* [What is needed]: State how many lines in the listing below include the word "None". Give nothing but the number.
** Start **
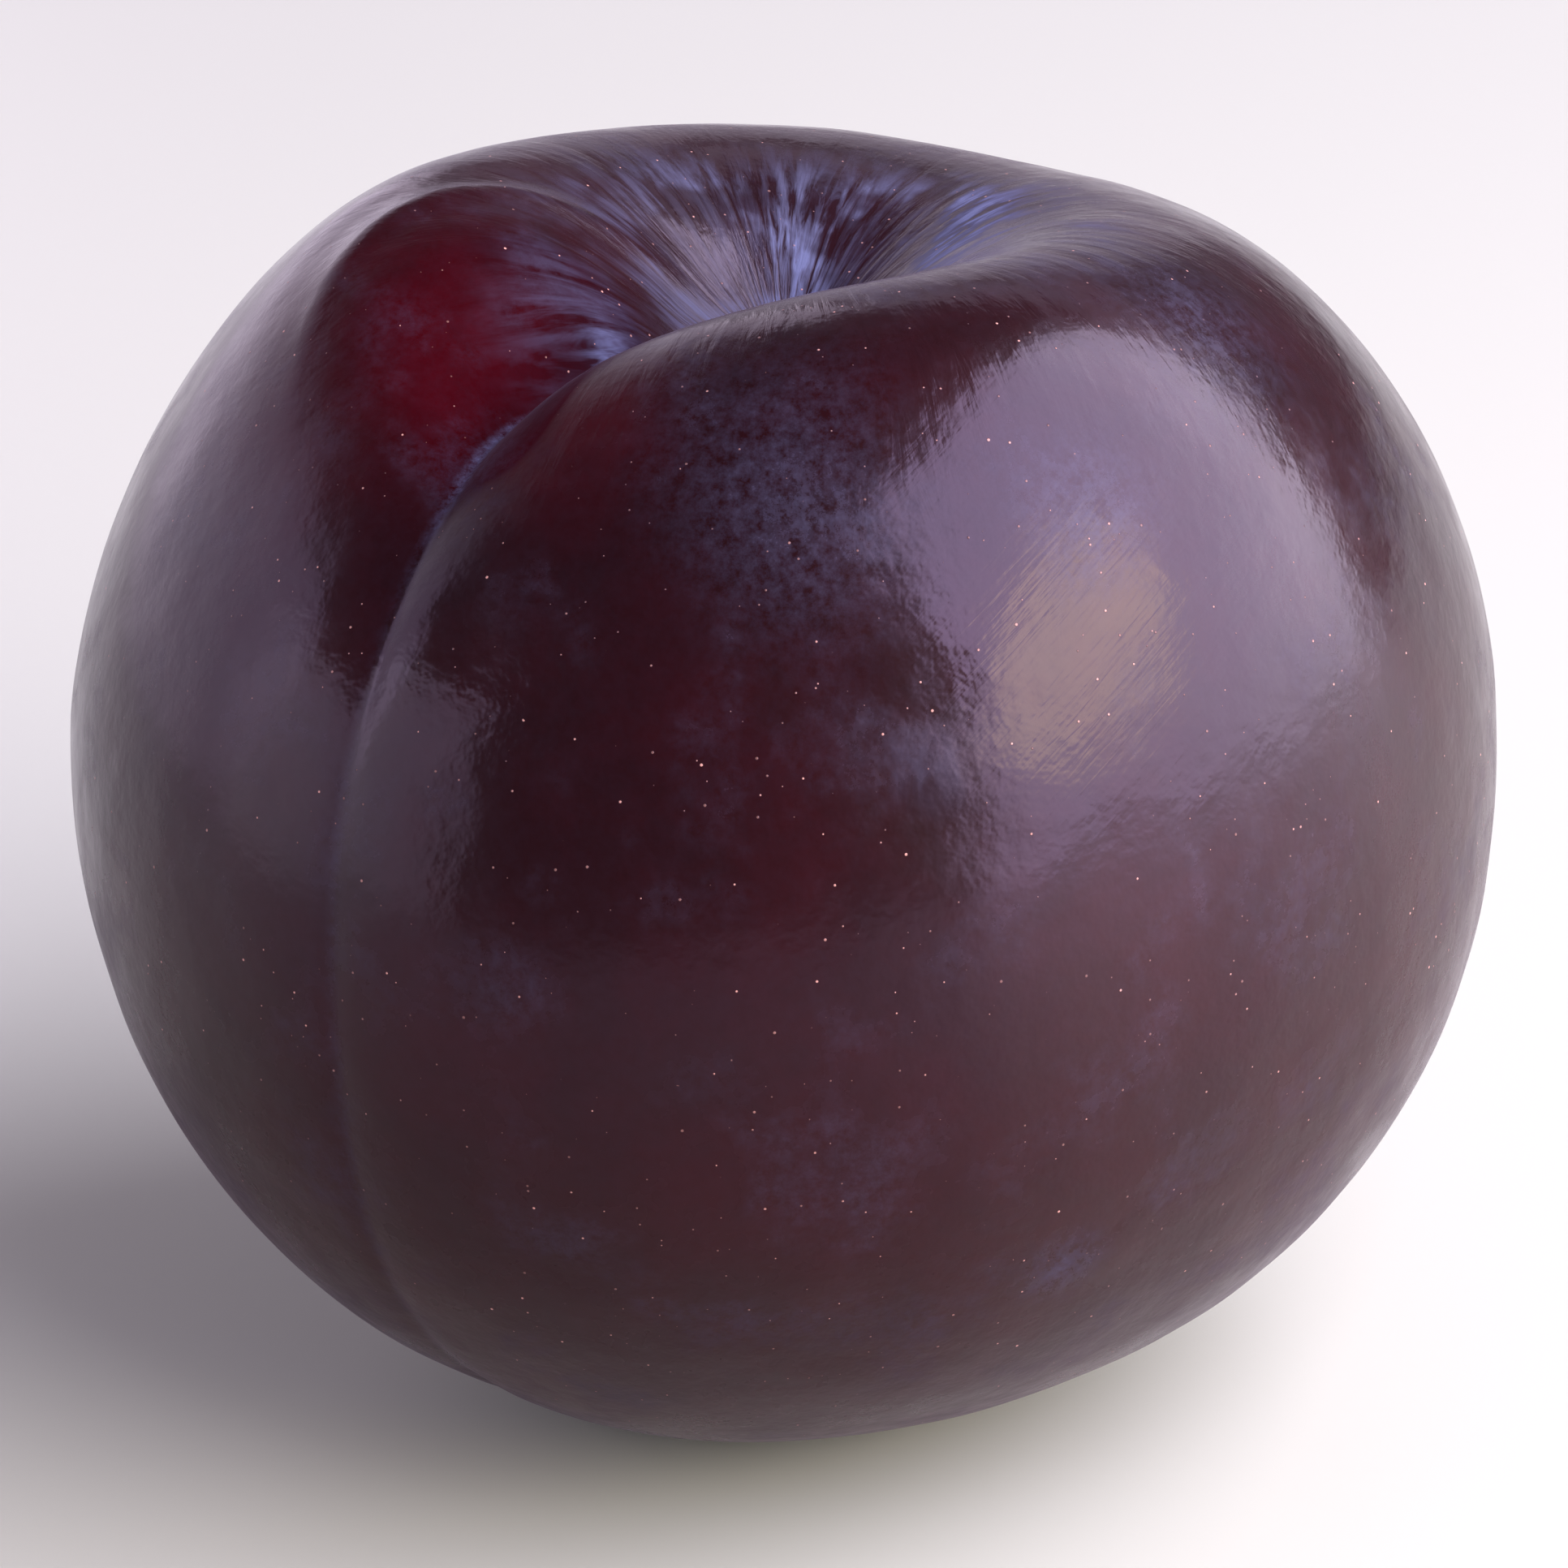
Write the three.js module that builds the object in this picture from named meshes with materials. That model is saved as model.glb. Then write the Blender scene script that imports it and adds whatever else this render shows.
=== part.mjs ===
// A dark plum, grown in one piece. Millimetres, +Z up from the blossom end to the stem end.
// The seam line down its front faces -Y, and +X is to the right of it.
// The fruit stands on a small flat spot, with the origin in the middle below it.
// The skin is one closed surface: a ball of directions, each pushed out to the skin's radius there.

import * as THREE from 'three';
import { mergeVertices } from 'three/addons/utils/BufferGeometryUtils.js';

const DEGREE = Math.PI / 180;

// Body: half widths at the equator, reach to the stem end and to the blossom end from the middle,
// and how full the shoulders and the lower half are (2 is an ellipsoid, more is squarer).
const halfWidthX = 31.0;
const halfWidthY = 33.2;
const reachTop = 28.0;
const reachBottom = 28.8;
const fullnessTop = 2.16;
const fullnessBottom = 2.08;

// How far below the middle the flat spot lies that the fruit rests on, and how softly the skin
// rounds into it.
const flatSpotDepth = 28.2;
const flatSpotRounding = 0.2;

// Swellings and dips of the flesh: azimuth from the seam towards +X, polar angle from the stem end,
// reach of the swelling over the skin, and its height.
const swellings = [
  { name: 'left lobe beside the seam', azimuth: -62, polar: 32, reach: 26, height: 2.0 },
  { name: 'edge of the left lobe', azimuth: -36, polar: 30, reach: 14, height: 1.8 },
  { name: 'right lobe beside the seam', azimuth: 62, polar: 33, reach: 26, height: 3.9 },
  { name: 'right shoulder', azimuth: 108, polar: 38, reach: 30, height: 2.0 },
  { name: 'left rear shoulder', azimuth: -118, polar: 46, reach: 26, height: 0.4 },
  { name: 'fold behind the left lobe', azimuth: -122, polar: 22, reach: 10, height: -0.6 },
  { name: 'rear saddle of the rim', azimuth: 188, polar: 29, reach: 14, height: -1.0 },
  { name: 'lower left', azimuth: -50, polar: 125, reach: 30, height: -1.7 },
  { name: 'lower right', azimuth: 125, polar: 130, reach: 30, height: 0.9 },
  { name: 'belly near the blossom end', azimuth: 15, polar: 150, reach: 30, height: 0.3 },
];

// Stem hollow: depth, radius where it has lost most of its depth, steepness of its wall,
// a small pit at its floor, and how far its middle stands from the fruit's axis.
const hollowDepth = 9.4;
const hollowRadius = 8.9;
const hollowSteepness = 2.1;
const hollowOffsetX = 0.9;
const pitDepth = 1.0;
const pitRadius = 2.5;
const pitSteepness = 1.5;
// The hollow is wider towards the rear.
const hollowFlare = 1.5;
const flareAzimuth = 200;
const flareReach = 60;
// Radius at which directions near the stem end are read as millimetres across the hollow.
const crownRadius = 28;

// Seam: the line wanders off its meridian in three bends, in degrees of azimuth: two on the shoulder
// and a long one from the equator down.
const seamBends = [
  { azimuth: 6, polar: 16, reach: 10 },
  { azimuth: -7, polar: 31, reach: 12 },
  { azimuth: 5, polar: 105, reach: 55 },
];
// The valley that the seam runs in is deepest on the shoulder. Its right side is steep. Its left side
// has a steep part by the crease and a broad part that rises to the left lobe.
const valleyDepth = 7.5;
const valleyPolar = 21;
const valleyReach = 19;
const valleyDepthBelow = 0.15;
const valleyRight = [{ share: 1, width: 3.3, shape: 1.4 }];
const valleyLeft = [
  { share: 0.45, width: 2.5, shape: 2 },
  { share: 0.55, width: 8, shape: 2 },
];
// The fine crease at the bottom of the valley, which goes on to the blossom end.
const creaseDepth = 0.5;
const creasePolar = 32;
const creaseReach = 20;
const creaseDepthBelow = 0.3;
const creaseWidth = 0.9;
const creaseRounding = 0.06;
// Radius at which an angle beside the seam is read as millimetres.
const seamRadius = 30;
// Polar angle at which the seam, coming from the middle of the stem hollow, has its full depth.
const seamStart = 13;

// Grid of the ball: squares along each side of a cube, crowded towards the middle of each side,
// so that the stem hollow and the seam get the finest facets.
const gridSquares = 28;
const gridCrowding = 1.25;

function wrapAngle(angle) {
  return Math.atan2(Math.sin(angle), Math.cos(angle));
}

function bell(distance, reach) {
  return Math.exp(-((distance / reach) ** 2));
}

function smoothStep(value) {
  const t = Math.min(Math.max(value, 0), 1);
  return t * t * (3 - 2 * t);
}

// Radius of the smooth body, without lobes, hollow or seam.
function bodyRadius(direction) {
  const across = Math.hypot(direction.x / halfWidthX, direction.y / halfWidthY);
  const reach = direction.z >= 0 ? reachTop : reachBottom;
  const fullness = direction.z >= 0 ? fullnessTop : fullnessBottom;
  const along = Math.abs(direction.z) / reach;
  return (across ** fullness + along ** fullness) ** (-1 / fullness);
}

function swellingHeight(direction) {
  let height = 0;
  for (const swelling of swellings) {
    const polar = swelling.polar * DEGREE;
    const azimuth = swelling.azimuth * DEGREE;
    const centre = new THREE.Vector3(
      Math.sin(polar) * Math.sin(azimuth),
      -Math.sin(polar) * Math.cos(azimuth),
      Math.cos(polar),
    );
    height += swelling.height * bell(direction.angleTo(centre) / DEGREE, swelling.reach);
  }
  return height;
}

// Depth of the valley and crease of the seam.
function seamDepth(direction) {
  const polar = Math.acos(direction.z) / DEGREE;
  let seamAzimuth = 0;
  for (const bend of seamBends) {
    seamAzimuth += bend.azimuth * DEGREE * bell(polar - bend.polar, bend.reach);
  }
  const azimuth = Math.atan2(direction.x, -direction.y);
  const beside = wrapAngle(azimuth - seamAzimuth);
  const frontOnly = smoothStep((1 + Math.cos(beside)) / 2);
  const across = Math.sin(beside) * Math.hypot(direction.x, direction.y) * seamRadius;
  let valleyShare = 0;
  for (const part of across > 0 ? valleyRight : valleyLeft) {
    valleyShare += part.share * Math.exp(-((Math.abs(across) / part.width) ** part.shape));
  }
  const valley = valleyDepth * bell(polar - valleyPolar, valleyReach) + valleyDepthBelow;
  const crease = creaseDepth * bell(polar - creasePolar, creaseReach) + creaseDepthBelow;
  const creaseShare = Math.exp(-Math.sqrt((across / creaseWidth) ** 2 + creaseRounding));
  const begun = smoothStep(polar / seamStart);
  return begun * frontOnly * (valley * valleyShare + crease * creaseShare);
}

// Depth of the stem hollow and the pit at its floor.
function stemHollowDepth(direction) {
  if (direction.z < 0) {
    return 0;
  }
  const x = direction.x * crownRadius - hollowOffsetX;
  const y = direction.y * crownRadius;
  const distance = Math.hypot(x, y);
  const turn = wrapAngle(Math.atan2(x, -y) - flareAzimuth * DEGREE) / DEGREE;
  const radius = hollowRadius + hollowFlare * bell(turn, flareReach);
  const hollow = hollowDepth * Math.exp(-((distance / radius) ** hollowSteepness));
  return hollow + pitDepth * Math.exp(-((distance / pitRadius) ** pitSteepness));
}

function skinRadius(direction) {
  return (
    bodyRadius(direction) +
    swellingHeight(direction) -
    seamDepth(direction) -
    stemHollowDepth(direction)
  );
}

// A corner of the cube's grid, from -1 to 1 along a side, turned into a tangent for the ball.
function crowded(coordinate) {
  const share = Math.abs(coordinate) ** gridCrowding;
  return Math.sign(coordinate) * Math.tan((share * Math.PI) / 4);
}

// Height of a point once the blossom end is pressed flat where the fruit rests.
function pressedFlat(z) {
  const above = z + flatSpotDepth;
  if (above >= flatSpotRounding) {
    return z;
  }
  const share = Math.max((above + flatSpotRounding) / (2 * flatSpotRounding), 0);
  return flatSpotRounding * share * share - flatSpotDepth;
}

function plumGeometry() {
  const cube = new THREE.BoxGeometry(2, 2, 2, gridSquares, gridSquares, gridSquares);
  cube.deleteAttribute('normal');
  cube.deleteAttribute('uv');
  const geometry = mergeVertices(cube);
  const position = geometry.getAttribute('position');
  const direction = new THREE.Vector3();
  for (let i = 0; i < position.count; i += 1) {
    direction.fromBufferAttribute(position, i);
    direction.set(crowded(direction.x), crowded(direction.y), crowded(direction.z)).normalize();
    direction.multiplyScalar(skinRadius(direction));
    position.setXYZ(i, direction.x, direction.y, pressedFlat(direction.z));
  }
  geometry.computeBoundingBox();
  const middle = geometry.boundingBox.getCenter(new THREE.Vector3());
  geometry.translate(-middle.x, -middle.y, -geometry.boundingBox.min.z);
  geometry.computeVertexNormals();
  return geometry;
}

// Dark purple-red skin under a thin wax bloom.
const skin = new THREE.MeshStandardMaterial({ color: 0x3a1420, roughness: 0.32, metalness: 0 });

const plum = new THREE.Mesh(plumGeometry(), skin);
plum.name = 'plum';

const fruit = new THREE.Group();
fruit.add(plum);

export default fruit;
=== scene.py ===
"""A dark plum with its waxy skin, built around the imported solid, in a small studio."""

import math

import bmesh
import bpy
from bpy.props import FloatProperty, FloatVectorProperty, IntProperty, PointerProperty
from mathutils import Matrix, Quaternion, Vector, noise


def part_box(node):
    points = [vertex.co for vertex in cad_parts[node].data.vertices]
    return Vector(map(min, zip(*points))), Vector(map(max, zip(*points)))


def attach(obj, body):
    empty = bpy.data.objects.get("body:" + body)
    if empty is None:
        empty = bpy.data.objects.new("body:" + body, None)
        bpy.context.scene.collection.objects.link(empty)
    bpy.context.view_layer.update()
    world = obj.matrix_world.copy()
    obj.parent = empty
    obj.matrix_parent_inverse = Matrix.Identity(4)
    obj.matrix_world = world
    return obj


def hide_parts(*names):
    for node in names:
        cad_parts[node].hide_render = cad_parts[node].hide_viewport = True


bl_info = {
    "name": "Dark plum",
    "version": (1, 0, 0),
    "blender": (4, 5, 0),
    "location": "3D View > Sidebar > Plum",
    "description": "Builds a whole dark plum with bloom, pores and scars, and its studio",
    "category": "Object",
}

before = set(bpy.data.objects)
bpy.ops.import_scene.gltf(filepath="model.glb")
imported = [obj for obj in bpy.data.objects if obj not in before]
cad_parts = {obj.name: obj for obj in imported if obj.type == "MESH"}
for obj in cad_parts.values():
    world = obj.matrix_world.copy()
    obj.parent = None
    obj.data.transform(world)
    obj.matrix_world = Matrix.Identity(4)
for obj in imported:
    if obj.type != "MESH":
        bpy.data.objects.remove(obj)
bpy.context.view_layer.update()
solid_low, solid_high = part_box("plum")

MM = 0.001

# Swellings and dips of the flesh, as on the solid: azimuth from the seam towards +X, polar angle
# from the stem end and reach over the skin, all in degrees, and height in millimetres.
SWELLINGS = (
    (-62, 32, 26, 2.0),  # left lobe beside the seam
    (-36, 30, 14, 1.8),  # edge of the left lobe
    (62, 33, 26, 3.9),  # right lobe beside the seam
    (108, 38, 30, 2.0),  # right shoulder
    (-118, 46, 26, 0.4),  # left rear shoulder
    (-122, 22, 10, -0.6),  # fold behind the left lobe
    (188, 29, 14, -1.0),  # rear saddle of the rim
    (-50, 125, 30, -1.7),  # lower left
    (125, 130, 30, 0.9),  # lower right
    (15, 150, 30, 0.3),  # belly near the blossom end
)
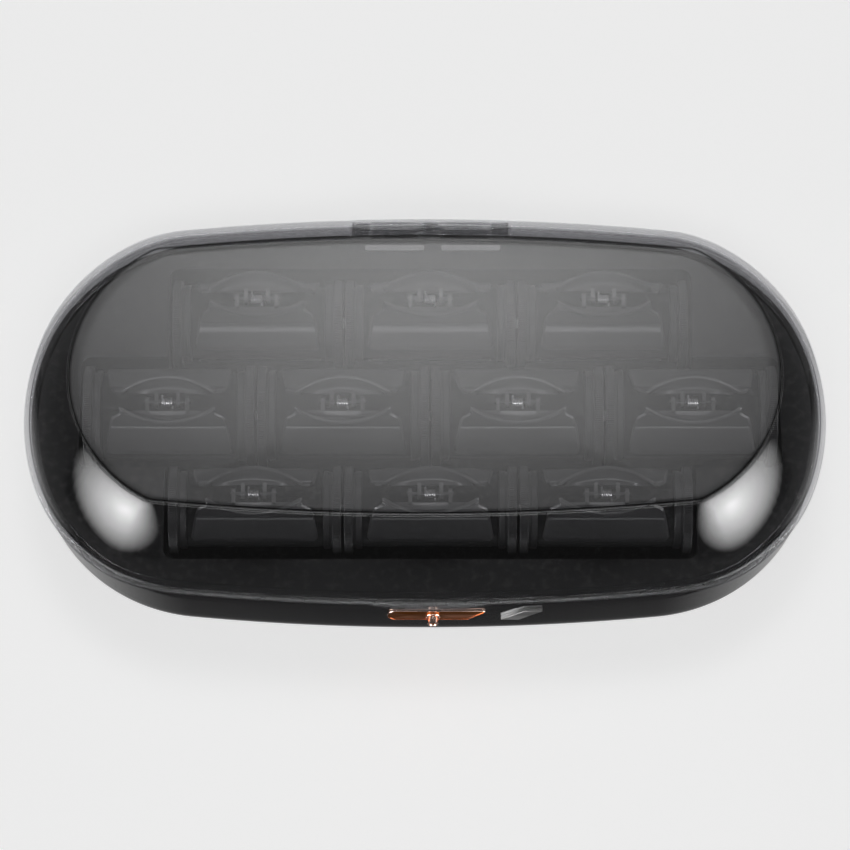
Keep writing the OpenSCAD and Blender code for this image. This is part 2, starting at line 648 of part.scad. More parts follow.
** End **
* [Answer for this exercise]: 3